Monday, October 21, 2024

Microsoft Social Networking ‘Accident’ Makes Perfect Sense

July 20, 2011 by  
Filed under Lingerie Events

Microsoft already owns a minority stake in Facebook. That’s
paid some dividends for Redmond, mostly in the form of new social-networking
features for Bing and a new channel for its recently acquired Skype.

But investment in Facebook aside, will Microsoft consider
building a social network of its very own?

That was an idea floating around the blogosphere over the
weekend, after Microsoft posted what looked like a social-networking
project—code-named “Tulalip”—onto the Web URL socl.com.
“With Tulalip you can find what you need and Share what you know easier than
ever,” read the page’s opening text, above a series of what looked like
user-profile photos. 

Microsoft promptly yanked the page, replacing it with a note suggesting the whole thing was an
accident: “Socl.com is an internal design project from a team in Microsoft
Research which was mistakenly published to the Web … We didn’t mean to,
honest.”

Yep, honest.

Microsoft has some good reasons to explore social networking
as a new project avenue. For starters, its archrival Google recently launched
Google+, a social network meant to
out-Facebook Facebook. Microsoft battles Google in a number of areas,
particularly online search and mobile operating systems.
It seems inevitable that, if Google were to move into the social
networking realm, Microsoft would consider methods for blunting its
competitor’s ambitions.

For the moment, it seems the best way for Microsoft to
achieve that aim is to leverage its existing relationship with Facebook—a
relationship that’s certainly deepened in recent weeks and months, with the
aforementioned Bing features and Skype integration. When users query Bing for
specific people, for example, the search engine can offer Facebook information
on the results page. If they’re traveling to a new city, such as Paris, Bing
will tell them which Facebook friends live there. This “infusing the emotional”
into queries, as Bing Director Stefan Weitz once told eWEEK, is Microsoft’s
strategy for differentiating its search engine from Google.
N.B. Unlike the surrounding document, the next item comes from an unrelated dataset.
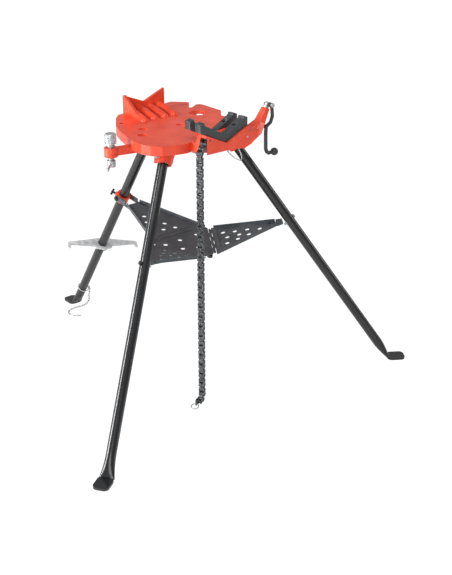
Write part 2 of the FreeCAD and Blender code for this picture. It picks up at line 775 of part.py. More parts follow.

However, Microsoft’s minority stake also means precious
little control over Facebook CEO Mark Zuckerberg if he ever decides the
relationship with Redmond has gone a little stale.

In light of that, it seems inevitable that a company as
large and ostensibly forward-thinking as Microsoft would consider how to best
establish a branded social-networking presence beholden to nobody. Nonetheless,
Microsoft still needs to tread carefully—Google+
is apparently enjoying an early-adopter surge, and Facebook remains the
dominant force in social networking. Hence, this weird accident (or “accident”)
with Tulalip—it’s not outside the realm of possibility that Microsoft would do
something like this, solely to gauge the inevitable reaction.